**Dataset section**
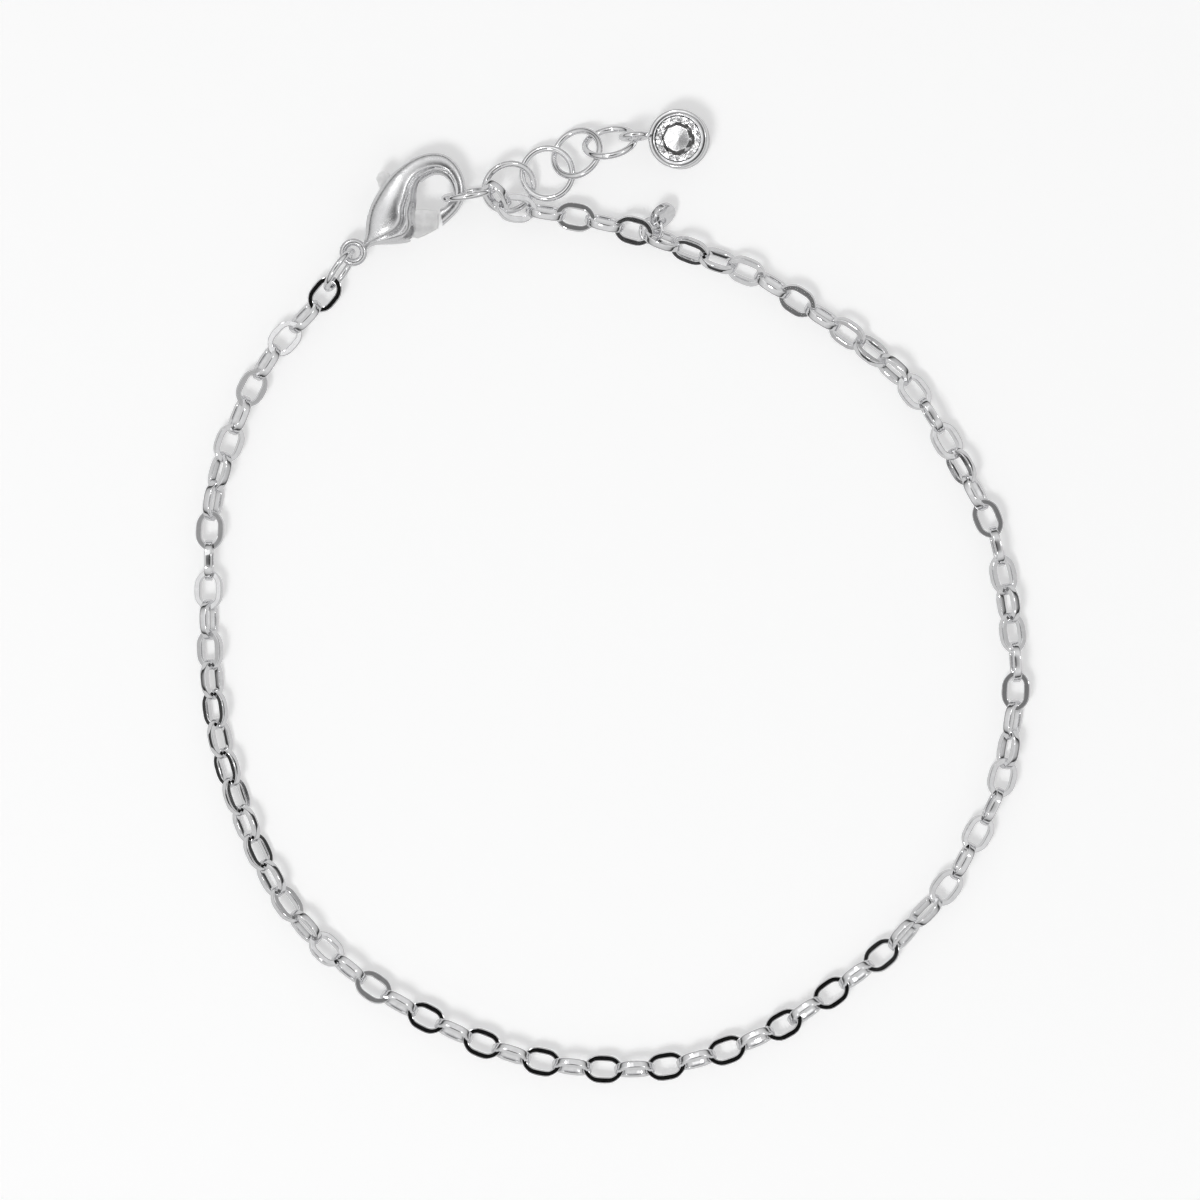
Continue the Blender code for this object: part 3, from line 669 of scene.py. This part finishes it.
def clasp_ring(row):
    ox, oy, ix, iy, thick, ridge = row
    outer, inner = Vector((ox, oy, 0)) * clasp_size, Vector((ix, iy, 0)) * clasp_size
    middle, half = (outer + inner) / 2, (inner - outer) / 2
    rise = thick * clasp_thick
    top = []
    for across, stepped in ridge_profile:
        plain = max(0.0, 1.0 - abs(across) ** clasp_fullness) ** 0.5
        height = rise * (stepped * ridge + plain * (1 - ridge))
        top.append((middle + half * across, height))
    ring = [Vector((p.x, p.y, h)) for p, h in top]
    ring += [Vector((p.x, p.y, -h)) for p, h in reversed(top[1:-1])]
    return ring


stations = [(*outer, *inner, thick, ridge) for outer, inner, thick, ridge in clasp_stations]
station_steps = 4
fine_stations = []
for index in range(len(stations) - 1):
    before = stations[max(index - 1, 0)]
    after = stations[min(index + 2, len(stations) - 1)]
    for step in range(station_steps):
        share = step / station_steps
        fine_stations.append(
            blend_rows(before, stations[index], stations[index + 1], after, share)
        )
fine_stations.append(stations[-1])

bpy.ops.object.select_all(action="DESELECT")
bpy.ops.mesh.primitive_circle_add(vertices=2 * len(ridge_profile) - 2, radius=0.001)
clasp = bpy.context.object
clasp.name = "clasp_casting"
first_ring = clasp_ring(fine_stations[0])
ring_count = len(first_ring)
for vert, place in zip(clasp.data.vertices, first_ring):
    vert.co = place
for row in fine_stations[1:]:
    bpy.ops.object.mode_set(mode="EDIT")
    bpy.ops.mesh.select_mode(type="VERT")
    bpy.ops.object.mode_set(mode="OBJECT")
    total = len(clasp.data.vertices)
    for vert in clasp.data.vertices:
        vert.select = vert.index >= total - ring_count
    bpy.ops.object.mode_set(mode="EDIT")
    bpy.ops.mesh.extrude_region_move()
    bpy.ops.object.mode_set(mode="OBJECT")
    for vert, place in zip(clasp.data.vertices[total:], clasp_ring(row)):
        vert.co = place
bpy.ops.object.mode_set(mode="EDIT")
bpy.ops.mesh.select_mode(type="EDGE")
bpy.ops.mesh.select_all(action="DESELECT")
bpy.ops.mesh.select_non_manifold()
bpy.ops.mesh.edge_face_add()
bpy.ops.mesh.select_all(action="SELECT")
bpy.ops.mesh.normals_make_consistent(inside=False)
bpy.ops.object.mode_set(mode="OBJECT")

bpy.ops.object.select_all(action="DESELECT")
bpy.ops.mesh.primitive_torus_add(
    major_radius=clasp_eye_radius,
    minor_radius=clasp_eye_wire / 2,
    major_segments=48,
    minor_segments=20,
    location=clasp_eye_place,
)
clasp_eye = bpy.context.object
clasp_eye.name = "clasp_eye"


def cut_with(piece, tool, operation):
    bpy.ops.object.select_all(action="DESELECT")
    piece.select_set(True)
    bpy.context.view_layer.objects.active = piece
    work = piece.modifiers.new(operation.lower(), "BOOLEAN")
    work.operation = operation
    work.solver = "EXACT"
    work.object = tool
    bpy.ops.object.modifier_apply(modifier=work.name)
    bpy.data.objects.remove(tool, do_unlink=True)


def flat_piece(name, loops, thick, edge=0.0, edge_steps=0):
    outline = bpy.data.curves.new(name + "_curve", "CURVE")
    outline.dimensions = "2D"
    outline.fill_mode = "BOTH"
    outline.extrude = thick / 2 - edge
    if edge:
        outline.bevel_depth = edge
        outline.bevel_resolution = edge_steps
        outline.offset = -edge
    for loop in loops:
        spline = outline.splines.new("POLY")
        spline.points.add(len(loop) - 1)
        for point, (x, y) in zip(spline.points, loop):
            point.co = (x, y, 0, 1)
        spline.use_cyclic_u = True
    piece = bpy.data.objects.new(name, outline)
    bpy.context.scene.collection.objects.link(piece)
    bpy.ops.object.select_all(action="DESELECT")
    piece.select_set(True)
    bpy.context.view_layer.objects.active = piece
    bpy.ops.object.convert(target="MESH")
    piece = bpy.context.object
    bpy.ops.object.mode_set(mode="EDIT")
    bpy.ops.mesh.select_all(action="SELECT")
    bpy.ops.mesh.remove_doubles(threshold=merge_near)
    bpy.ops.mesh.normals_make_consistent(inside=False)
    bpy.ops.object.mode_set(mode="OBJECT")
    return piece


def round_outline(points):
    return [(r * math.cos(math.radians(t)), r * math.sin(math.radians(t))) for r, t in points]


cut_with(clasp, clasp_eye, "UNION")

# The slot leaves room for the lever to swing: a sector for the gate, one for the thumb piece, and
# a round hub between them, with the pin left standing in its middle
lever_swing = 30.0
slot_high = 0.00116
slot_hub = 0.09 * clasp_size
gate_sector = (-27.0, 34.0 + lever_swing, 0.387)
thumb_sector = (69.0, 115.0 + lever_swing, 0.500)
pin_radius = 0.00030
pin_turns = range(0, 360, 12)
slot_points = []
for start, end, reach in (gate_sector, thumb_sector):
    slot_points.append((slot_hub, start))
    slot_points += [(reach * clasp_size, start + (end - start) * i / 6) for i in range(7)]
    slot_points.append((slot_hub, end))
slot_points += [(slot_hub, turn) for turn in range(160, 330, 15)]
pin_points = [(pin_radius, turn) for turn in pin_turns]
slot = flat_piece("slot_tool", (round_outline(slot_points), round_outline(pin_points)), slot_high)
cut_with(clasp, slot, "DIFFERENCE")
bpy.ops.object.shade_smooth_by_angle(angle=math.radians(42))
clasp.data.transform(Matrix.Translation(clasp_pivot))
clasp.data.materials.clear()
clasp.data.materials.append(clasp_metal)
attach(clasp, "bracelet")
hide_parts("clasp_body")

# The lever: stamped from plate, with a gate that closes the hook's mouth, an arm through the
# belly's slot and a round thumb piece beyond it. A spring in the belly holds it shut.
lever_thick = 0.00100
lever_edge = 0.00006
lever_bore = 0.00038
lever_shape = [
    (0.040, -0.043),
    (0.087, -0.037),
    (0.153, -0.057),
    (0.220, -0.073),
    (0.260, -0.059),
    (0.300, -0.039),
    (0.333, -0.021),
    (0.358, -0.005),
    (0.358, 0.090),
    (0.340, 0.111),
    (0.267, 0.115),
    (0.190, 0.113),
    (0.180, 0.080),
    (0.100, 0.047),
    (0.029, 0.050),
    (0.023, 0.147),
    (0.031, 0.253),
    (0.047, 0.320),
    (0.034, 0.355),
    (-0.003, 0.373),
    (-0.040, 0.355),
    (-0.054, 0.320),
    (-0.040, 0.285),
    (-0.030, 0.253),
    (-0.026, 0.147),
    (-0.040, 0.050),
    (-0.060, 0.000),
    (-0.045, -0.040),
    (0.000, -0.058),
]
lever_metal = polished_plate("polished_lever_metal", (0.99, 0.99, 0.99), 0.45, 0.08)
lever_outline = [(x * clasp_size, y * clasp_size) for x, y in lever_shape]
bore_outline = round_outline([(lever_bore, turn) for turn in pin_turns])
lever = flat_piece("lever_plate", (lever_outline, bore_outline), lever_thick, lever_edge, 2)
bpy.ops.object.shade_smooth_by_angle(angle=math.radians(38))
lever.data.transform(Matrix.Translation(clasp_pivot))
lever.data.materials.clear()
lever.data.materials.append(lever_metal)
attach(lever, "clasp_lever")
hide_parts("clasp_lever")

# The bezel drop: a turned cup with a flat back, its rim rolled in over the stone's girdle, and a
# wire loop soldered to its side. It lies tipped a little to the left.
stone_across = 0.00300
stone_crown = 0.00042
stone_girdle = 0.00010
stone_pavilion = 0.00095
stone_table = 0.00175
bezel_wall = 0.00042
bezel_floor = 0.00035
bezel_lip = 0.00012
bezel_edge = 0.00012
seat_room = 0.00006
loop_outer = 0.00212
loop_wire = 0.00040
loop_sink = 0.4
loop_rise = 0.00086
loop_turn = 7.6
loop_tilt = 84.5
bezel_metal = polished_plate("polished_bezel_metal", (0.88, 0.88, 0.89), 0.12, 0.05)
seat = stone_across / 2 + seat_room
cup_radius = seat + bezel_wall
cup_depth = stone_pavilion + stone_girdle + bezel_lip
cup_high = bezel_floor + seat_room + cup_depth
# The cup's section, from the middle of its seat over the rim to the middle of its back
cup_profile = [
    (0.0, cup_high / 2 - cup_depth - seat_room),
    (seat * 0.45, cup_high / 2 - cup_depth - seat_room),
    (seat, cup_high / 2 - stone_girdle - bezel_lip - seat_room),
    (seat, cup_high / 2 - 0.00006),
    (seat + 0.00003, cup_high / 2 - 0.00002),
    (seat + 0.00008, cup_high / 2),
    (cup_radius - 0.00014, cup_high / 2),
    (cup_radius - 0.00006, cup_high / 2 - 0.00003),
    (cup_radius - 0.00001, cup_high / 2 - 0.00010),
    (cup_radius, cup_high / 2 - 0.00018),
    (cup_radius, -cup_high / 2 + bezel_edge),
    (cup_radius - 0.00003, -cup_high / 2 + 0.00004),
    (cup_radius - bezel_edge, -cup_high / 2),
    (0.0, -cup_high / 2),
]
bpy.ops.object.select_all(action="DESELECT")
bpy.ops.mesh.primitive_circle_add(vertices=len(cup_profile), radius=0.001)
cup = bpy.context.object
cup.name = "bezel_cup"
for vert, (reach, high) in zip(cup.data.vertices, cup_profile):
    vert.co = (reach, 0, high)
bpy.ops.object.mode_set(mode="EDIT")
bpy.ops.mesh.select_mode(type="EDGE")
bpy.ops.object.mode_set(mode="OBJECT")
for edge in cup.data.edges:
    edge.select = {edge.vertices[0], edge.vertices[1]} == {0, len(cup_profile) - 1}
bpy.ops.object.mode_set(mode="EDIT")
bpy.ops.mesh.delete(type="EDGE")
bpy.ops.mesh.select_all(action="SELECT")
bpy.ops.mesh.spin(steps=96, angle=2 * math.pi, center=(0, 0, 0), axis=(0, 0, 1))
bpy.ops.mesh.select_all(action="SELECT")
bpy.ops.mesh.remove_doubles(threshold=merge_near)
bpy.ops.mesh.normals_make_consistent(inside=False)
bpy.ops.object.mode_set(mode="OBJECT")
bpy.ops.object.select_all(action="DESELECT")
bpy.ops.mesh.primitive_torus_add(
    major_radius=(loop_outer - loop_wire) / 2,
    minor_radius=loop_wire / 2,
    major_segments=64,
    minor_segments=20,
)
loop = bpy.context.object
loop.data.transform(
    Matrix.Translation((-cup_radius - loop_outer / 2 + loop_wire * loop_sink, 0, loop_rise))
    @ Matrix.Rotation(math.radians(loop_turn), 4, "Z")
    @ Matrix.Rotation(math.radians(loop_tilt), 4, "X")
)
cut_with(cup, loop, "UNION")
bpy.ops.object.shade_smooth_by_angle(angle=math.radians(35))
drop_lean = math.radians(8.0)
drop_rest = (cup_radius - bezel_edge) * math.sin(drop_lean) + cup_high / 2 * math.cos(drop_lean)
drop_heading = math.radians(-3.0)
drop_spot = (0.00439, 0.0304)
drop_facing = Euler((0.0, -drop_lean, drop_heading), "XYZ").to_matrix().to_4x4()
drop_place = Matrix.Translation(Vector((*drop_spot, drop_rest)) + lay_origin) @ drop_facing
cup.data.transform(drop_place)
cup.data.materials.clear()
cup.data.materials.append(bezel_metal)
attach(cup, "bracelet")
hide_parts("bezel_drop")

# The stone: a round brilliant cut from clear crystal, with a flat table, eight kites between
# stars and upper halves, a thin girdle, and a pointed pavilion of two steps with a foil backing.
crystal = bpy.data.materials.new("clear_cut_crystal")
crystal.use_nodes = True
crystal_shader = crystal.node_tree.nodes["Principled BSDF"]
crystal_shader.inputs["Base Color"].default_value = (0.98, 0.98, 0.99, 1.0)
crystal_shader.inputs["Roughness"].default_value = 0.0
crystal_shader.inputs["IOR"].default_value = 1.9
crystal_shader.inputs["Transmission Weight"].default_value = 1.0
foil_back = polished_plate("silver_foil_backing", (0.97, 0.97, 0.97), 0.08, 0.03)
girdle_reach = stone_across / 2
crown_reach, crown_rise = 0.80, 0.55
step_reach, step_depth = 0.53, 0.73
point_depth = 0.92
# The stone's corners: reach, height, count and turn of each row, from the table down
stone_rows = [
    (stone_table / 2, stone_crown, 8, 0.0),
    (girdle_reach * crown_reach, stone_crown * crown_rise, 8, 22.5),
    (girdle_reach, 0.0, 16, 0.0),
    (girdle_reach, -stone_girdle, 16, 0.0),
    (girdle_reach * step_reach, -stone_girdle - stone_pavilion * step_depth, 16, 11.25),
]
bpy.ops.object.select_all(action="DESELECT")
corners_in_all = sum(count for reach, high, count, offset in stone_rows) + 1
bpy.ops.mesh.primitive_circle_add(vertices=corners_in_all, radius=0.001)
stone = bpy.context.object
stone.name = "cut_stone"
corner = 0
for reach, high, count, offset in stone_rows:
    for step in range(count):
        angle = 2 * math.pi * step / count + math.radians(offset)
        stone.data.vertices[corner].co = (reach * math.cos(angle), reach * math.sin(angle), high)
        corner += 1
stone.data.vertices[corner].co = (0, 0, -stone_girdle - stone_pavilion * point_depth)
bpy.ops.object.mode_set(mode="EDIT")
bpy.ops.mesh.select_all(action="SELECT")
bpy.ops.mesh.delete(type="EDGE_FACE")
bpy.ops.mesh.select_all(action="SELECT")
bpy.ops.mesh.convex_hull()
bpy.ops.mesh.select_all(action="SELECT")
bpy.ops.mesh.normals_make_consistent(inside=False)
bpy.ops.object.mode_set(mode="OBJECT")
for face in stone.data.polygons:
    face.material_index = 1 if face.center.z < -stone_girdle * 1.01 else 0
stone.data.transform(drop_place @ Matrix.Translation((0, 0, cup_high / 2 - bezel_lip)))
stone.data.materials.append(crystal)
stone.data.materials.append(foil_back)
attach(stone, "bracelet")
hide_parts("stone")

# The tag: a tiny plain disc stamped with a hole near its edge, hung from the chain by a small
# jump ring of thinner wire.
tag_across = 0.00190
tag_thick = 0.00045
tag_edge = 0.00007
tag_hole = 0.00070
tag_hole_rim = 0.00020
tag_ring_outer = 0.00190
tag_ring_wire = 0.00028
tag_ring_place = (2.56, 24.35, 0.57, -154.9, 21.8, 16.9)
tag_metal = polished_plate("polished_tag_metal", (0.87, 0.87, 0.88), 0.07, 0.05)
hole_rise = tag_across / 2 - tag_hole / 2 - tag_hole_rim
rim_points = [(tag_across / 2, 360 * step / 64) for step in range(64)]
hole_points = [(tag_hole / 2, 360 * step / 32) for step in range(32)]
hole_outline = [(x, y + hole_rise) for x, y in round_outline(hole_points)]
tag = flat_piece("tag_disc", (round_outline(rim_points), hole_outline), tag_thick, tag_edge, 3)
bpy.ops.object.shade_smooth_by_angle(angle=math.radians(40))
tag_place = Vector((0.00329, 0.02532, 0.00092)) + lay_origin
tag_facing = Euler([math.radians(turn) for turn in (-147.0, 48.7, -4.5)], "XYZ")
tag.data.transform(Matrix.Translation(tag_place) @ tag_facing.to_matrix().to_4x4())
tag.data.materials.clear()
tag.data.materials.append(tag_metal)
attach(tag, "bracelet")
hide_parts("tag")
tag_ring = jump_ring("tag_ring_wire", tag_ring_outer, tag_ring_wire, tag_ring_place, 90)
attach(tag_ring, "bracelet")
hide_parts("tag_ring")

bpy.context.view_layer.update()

**The exercise**
Everything from the first line through the line containing "return ring" should be quoted exactly, and nothing beyond it.

**Finished exercise**
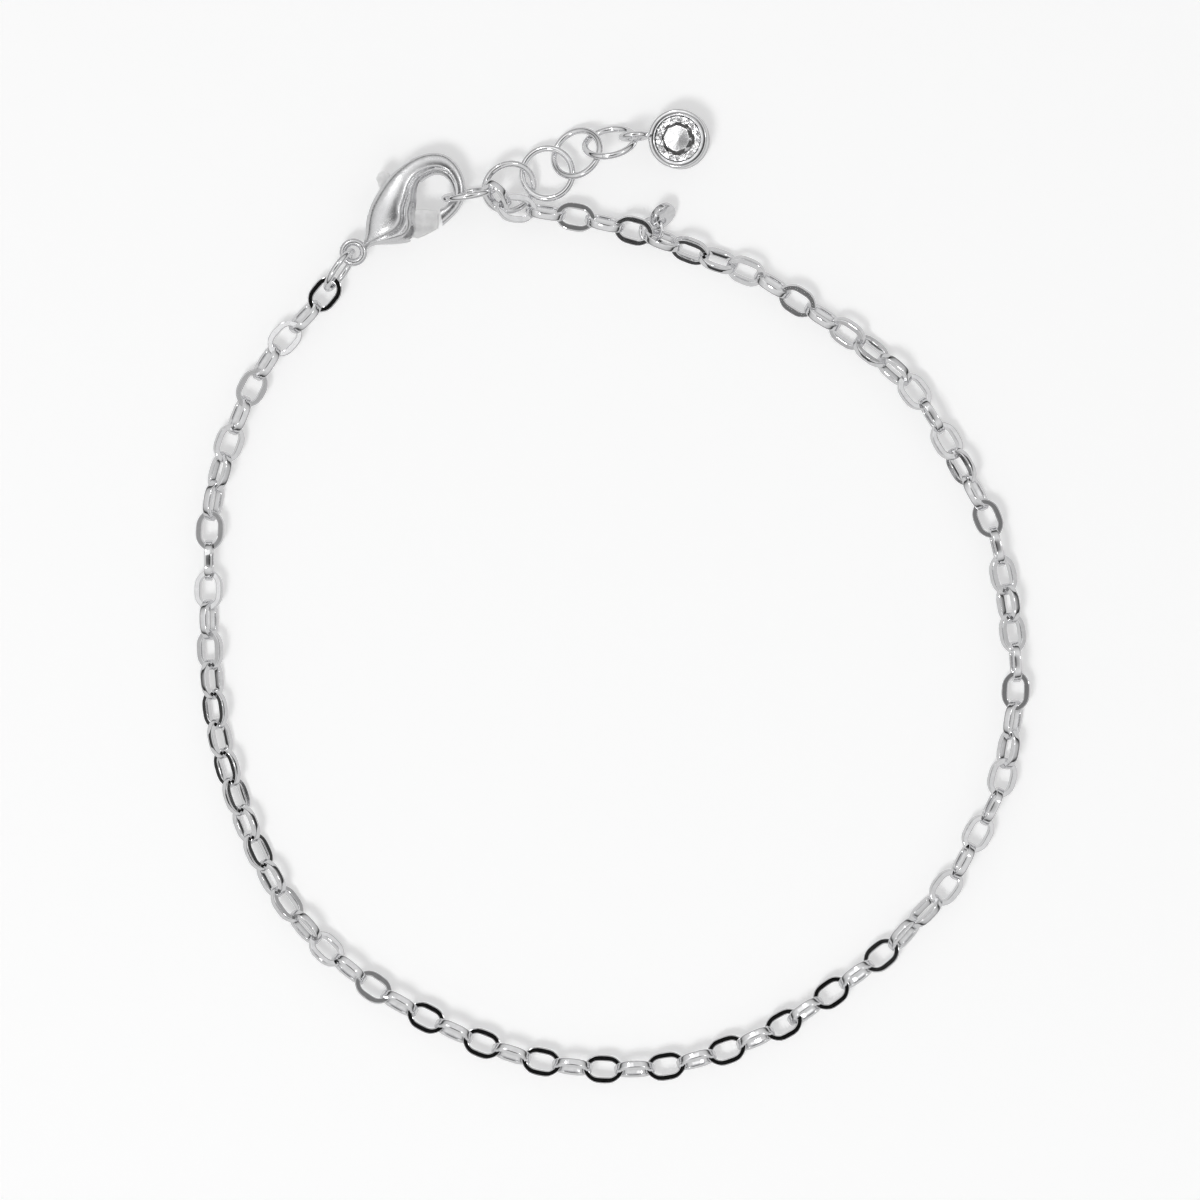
Continue the Blender code for this object: part 3, from line 669 of scene.py. This part finishes it.
def clasp_ring(row):
    ox, oy, ix, iy, thick, ridge = row
    outer, inner = Vector((ox, oy, 0)) * clasp_size, Vector((ix, iy, 0)) * clasp_size
    middle, half = (outer + inner) / 2, (inner - outer) / 2
    rise = thick * clasp_thick
    top = []
    for across, stepped in ridge_profile:
        plain = max(0.0, 1.0 - abs(across) ** clasp_fullness) ** 0.5
        height = rise * (stepped * ridge + plain * (1 - ridge))
        top.append((middle + half * across, height))
    ring = [Vector((p.x, p.y, h)) for p, h in top]
    ring += [Vector((p.x, p.y, -h)) for p, h in reversed(top[1:-1])]
    return ring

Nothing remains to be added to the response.